A variant of the decadent galawati kebab, the iconic and beloved Tunday kebab is prepared with almost 160 ingredients, including meat, yoghurt, ginger, cloves and lime. Tunday kebab is best served with rumali roti or crispy 'ulte tawe ka paratha', which is cooked on an inverted griddle. This is perhaps the most favoured kebab in Lucknow after the galawati kebab, with people flocking to street vendors and restaurants alike for a generous helping. The kebab has been named after its creator, Haji Murad Ali, who was a popular kebab-maker with only one working arm. Legend has it that once Haji Ali was working on improving the galawati kebab when he fell off the roof and broke one of his arms.
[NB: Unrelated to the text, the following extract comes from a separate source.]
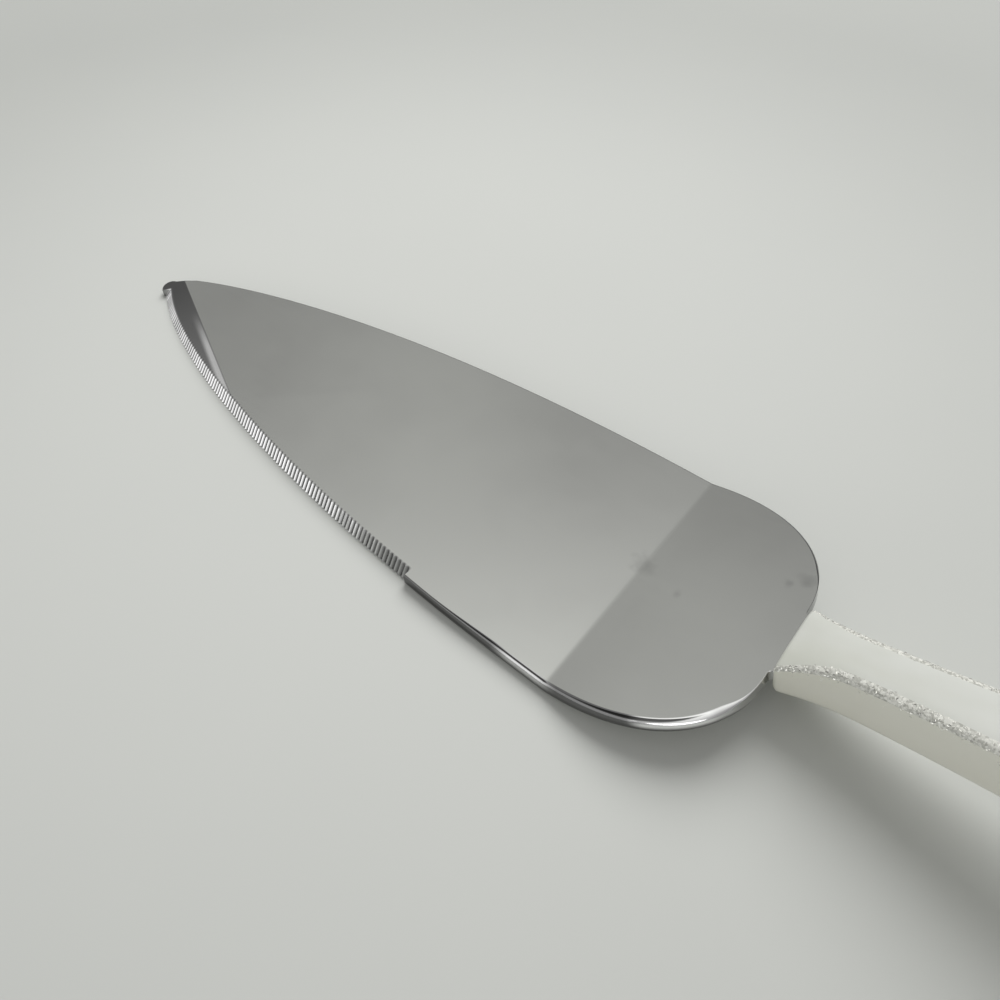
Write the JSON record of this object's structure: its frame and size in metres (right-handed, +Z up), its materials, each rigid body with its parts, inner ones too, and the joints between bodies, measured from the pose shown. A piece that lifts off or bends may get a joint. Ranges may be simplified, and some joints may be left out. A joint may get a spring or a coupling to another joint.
{
  "type": "cake server",
  "caption": "Cake server with a flat leaf-shaped steel blade, a finely serrated edge, a cranked heel and a slim pearl handle edged with glitter strips.",
  "frame": {"origin": "on the table, under the middle of the whole server, with the flat front of the blade lying on the table", "axes": "+X from the tip to the end of the handle, +Y away from the serrated edge, +Z up"},
  "size_m": [0.283, 0.0546, 0.0354],
  "materials": {
    "polished_steel": "satin-polished stainless sheet",
    "pearl_shell": "glossy cream pearl",
    "pearl_cover": "glossy white pearl",
    "glitter": "clear resin full of coarse silver glitter",
    "bonding_resin": "cured bonding resin"
  },
  "bodies": {
    "root": {"blade": "polished_steel", "tang_bond": "bonding_resin", "handle_base": "pearl_shell", "handle_cover": "pearl_cover", "near_glitter_strip": "glitter", "far_glitter_strip": "glitter"}
  },
  "joints": []
}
This did not stop his pursuit of culinary perfection – he hired workers and taught them how to ground meat into such a fine paste that the kebab would instantly melt in the mouth. Rather than having the chewiness, typical of other kebabs, his version had a silky and smooth texture.
The then Nawab of Awadh, Wajid Ali Shah, fell in love with this variant, and propagated it across the country. Starting from 1905, Haji Murad Ali sold his lovely kebabs in Gol Darwaza in Lucknow, leaving behind an impressive legacy.
A truly melt-in-your-mouth dish, galawati kebab or galouti kebab is prepared with finely ground meat and unripe papaya, which is seasoned with a rich blend of spices. Egg is used to bind the meat and other ingredients like crushed ginger and garlic, and fried onion, together. This blend is then shaped into thin, round patties and lightly fried in ghee (clarified butter) on a pan. Once a golden sizzle is seen on the exterior of the patties, they are taken off the heat and served with a generous helping of raw onions and lemon.
This special dish was curated exclusively for the toothless Nawab of Lucknow, Asaf-ud-Daula; since he couldn’t chew. This special version of the regular kebab was created for him in the 16th century, and comprised meat so finely ground and cooked, it would explode in a flavour of meaty deliciousness and spices in the first bite.